**DATA SECTION**
--------------------

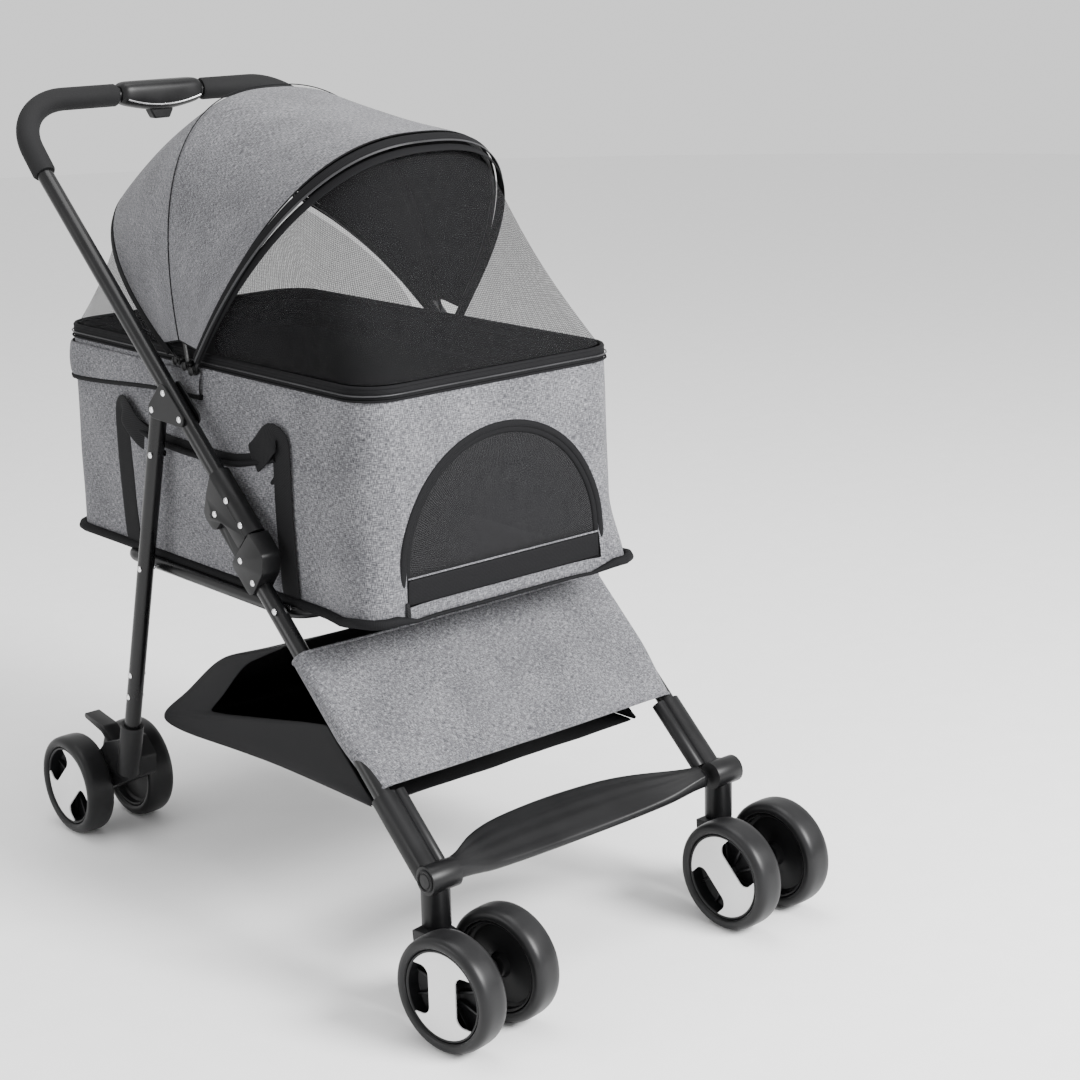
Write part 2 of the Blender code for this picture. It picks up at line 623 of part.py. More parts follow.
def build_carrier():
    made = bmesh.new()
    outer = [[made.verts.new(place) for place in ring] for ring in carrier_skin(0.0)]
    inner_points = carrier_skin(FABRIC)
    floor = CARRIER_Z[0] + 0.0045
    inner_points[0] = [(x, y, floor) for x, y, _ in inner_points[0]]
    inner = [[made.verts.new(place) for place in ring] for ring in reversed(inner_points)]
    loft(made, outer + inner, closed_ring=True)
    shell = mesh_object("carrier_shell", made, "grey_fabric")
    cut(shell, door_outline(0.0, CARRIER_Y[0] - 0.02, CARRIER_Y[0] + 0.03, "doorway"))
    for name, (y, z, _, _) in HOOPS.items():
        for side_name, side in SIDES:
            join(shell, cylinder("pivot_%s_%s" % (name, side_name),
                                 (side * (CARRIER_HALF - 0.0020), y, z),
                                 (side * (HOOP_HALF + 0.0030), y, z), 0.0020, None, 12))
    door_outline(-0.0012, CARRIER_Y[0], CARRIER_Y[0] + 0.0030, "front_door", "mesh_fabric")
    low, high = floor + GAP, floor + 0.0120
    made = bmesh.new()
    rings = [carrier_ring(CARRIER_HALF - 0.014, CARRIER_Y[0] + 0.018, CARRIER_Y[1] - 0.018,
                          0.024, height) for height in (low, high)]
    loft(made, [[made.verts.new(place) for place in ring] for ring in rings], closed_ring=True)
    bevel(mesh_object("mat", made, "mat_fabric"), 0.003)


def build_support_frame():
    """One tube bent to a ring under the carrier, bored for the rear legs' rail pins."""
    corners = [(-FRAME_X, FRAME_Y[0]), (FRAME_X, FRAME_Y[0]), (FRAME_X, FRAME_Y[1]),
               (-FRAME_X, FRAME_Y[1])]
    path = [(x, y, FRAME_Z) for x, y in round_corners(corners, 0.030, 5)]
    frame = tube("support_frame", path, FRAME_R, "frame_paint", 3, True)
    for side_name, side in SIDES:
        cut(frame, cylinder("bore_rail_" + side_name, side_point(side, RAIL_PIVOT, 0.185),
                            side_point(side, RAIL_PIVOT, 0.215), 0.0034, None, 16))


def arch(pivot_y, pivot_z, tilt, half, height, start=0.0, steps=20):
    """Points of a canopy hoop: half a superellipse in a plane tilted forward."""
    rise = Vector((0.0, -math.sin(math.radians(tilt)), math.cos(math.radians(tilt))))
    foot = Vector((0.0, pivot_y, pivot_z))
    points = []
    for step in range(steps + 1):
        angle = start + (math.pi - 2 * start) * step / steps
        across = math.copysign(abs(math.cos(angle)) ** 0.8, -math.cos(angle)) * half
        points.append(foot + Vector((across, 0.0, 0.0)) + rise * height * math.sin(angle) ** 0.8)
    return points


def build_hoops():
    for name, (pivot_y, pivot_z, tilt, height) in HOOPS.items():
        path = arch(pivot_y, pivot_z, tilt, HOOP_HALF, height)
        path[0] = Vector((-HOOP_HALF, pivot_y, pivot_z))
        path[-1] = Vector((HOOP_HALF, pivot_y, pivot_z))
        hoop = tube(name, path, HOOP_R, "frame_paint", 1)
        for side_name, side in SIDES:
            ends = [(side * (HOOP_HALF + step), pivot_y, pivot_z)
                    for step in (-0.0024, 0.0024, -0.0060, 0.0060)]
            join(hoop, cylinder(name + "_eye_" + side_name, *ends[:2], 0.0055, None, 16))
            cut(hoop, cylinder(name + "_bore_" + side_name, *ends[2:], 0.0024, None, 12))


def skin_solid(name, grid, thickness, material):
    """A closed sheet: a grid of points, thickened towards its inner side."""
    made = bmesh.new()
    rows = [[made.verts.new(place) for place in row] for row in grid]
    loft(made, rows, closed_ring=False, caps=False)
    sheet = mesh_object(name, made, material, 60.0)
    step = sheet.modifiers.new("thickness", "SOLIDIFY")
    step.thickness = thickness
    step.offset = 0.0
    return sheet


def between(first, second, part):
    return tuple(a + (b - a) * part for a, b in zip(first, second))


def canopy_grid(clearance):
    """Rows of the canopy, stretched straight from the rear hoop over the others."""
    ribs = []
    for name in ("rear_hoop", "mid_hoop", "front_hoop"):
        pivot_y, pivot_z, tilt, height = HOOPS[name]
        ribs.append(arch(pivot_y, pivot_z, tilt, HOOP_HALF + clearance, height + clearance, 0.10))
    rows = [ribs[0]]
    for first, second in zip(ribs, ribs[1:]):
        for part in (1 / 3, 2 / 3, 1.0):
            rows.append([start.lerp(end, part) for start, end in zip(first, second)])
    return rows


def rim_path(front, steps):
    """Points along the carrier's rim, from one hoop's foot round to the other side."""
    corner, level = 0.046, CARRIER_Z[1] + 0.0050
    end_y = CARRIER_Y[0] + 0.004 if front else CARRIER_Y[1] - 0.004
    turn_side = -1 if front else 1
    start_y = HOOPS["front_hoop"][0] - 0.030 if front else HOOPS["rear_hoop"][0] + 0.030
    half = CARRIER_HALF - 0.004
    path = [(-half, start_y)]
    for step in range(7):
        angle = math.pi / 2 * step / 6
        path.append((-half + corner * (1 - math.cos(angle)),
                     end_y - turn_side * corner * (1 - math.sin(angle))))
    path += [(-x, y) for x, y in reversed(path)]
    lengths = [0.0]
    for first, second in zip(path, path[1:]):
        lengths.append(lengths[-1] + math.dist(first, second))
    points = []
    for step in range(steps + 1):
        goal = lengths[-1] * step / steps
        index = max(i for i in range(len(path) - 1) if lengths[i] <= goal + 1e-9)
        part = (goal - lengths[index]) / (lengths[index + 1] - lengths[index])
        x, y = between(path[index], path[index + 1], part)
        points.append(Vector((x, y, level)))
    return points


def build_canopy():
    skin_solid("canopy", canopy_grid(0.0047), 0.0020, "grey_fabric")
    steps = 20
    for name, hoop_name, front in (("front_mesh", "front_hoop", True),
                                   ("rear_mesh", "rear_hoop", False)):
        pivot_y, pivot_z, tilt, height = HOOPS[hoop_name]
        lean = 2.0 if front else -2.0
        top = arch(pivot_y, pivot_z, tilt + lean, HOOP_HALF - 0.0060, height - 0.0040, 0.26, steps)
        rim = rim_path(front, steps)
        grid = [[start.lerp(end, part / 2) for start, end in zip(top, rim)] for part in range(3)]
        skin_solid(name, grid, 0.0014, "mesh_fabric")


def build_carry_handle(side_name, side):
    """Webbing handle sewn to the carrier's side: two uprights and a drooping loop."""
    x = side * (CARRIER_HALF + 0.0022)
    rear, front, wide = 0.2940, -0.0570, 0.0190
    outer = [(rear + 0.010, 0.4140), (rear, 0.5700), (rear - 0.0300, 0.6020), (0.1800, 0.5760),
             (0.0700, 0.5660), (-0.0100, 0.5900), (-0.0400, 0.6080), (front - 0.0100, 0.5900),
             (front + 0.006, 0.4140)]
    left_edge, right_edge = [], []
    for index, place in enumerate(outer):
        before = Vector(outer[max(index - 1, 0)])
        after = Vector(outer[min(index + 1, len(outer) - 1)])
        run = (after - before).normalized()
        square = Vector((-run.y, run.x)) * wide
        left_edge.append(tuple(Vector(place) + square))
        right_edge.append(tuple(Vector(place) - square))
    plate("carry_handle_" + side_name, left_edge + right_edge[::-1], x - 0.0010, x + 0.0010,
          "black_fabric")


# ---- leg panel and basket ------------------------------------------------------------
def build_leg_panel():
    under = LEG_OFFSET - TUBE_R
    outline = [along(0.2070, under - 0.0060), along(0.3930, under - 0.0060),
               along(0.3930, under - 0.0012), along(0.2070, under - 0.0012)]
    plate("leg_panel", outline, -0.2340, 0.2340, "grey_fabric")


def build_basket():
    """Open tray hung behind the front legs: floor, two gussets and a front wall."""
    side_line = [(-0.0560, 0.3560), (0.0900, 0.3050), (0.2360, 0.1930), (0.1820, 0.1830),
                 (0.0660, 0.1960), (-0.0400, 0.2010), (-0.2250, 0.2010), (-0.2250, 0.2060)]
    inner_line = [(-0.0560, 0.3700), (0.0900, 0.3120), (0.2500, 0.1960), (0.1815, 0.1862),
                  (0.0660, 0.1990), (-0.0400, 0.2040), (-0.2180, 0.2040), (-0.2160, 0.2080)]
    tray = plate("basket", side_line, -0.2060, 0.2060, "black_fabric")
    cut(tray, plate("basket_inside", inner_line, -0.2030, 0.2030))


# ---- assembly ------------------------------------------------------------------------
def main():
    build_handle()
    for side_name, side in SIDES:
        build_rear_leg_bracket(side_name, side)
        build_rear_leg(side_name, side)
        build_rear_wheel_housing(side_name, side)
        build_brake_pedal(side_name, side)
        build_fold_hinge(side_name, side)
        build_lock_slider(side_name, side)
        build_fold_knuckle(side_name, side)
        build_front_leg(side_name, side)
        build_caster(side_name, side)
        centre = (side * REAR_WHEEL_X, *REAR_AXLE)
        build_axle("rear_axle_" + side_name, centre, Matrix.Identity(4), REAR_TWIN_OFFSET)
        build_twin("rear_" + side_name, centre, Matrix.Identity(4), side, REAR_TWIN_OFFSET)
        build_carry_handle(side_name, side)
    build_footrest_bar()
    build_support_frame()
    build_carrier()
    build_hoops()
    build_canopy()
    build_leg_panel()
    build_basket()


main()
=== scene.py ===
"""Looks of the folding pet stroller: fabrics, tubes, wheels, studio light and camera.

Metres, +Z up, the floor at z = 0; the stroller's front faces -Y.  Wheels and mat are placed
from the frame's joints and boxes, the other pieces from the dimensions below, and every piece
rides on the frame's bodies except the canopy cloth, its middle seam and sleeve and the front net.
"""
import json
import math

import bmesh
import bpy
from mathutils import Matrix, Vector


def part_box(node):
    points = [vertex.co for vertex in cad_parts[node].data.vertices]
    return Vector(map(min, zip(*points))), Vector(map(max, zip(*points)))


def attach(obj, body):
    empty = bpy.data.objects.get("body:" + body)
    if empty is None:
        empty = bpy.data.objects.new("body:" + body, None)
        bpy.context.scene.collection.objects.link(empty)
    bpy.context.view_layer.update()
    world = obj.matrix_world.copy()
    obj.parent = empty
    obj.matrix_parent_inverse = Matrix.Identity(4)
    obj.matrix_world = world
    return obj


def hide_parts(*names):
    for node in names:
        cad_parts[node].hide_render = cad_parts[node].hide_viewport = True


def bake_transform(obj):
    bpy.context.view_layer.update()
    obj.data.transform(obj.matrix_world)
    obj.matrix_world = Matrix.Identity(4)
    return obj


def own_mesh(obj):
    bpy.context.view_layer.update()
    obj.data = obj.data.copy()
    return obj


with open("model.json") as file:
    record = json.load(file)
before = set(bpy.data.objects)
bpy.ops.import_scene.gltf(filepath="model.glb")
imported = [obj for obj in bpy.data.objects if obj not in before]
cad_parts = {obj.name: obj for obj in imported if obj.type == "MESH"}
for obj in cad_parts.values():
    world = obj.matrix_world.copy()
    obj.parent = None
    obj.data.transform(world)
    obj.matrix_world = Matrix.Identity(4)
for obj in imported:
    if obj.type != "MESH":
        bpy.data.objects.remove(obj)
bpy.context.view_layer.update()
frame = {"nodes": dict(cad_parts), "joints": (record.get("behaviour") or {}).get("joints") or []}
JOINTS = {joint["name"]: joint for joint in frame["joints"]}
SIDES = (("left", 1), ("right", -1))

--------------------

**GIVEN TASK**
Give the count of lines holding the word "model", with no other words.

**THE ANSWER**
2